My book, Visagismo: harmonia e estética (Ed. Senac SP, 2003) is the first to show how this language is applied to the art of creating a personal image. With this knowledge, the professional has more freedom to create, because he no longer depends solely on his intuition and visual intelligence. For me, visagism is a concept, which can only be applied with a deep knowledge of visual language, knowing how to analyse both physical characteristics (face shapes, skin tones and features) and personality, and freeing up creativity, without being bound by formulas or rules.
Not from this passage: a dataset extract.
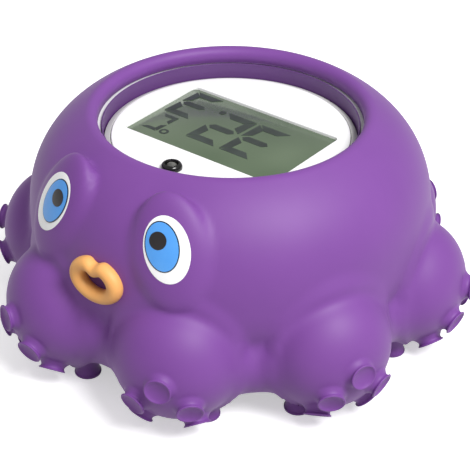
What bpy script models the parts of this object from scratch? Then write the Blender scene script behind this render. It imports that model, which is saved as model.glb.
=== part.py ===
"""Floating bath thermometer: a hollow rubber octopus that holds a round electronic module.

Frame: the origin is on the ground under the middle, +Z is up and the octopus faces -Y.
The rubber body is one hollow wall. Its rim grips the module's flange, and a collar
round the bottom opening grips the module's foot, so the air between them floats it.
"""
import math

import bmesh
import bpy
import numpy as np
from mathutils import Matrix, Vector

MM = 0.001

# Clearances
GAP = 0.3 * MM
SNUG = 0.15 * MM

# Octopus body: the domed head, a rounded form with an exponent between an ellipse and a box
PLATE_TOP_Z = 49.3 * MM
HEAD_RADIUS = 46.75 * MM
HEAD_EQUATOR_Z = PLATE_TOP_Z - 19.0 * MM
HEAD_RISE = 31.3 * MM
HEAD_DROP = 27.2 * MM
HEAD_EXPONENT = 2.45
HEAD_TUCK_EXPONENT = 2.2
WALL = 2.4 * MM

# Tentacles: a bulb each on a web that joins them, and a collar and a ridge where they leave the head
TENTACLES = 8
BULB_RING_RADIUS = 43.6 * MM
BULB_Z = 17.0 * MM
BULB_HALF_LENGTH = 12.8 * MM
BULB_HALF_WIDTH = 14.4 * MM
BULB_HALF_DEPTH = 14.5 * MM
WEB_RING_RADIUS = 40.5 * MM
WEB_Z = 14.2 * MM
WEB_REACH = 6.0 * MM
WEB_HALF_HEIGHT = 7.5 * MM
COLLAR_RING_RADIUS = 46.0 * MM
COLLAR_Z = 12.3 * MM
COLLAR_ARCH_RADIUS = 8.3 * MM
COLLAR_THICKNESS = 4.4 * MM
COLLAR_FADE = 2.2
RIDGE_RING_RADIUS = 44.8 * MM
RIDGE_Z = 17.2 * MM
RIDGE_ARCH_RADIUS = 15.4 * MM
RIDGE_THICKNESS = 2.3 * MM
RIDGE_FADE = 9.0

# Widths over which the forms flow into each other
BLEND_WEB = 4.5 * MM
BLEND_COLLAR = 7.1 * MM
BLEND_RIDGE = 3.0 * MM
BLEND_CREASE = 2.0 * MM
BLEND_NEIGHBOUR = 6.0 * MM
BLEND_EYE = 0.5 * MM

# Suction cups: two rows along each tentacle, given by side offset and angle below level
CUP_RING_RADIUS = 41.1 * MM
CUP_RING_Z = 17.2 * MM
CUP_ROW_OFFSET = 5.9 * MM
CUP_SLOPE_DEG = ((0, 0), (1, 23), (-1, 23), (1, 54), (-1, 54), (1, 90), (-1, 90))
CUP_NECK_RADIUS = 2.7 * MM
CUP_RIM_RADIUS = 3.1 * MM
CUP_HEIGHT = 1.7 * MM
CUP_RIM_WIDTH = 0.6 * MM
CUP_DISH_DEPTH = 0.8 * MM
CUP_ROOT = 1.6 * MM
CUP_SEGMENTS = 10

# Eyes: raised mounds with printed ovals, the right one is at +X
EYE_AZIMUTH = math.radians(21)
EYE_TILT = math.radians(22)
MOUND_Z = PLATE_TOP_Z - 5.6 * MM
MOUND_HALF_WIDTH = 8.6 * MM
MOUND_HALF_HEIGHT = 12.8 * MM
MOUND_THICKNESS = 3.2 * MM
MOUND_SINK = 1.4 * MM
MOUND_LEAN = math.radians(12)
WHITE_SHIFT_UP = 0.7 * MM
WHITE_HALF_WIDTH = 5.2 * MM
WHITE_HALF_HEIGHT = 7.3 * MM
IRIS_SHIFT = (-0.8 * MM, 0.8 * MM)
IRIS_HALF_WIDTH = 3.7 * MM
IRIS_HALF_HEIGHT = 5.3 * MM
PUPIL_SHIFT = (-1.4 * MM, 2.2 * MM)
PUPIL_RADIUS = 2.0 * MM
PRINT_LEAN = math.radians(16)
PRINT_THICKNESS = 0.2 * MM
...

The books Visagismo: harmonia e estética and Visagismo Integrado: identidade, estilo e beleza (Ed. Senac SP, 2009) are still the only ones in the world that approach Visagismo this way. They establish the bases of individualization of personal image according to personality, lifestyle, social position, and physical characteristics. It explains how visual language works, how to understand what an image expresses and how to identify a person's physical characteristics. The second book also explains how to interpret what lines, shapes and colours express and how to conduct a consultancy to establish what the client wishes to express.
These books form the basis of all the superior courses in Visagism that have appeared since 2007 in Brazil and have been used in hundreds of TCCs of students in the institutions. Philip Hallawell Visagism has also been the subject of post-graduate monographs in various areas, such as Dr. Luciana Macedo's application of Philip Hallawell Visagism in Cosmiatry.
In 2017, Dr. Patrícia Alencar conducted scientific research in the area of Behavioural Psychology, with more than one thousand people, using Philip Hallawell Visagism, which the Institute of Psychology and the Hospital das Clínicas of the University of São Paulo and the Ministry of Health of Brazil accepted as the scientific basis of the research. It proved that people react in a standardised way to images of people.
This method was created from the association of knowledge from four scientific study areas: visual language, psychology, cognitive science, and anthropology. In the area of psychology, it includes the theory of archetypal symbols, by psychologist Carl Jung, studies on identity, personality and temperament, and techniques of induction to reflection and creation of concepts, developed to stimulate creativity. The identification of archetypal symbols in the structures of the personal image - in the face of the features and the shape of the hair and in the lines which make up the features of the face and the hair - allows one to make a reading of what the personal image as a whole expresses and what the face reveals of the temperament. Works in the area of cognitive science, seen in the light of this perception, indicate that images provoke emotional reactions before they can be rationally analysed, which explains why personal image has so much influence on self-esteem, behaviour, psychological and emotional state and on relationships with other people.
The visagista, who works with my method, uses this reading to consult and help his client to establish an intention for his image.
Professionals from various areas can use this method and apply visagism in their work. This already happens in aesthetic dentistry, aesthetic medicine, fashion, interior design and architecture, work psychology and team management.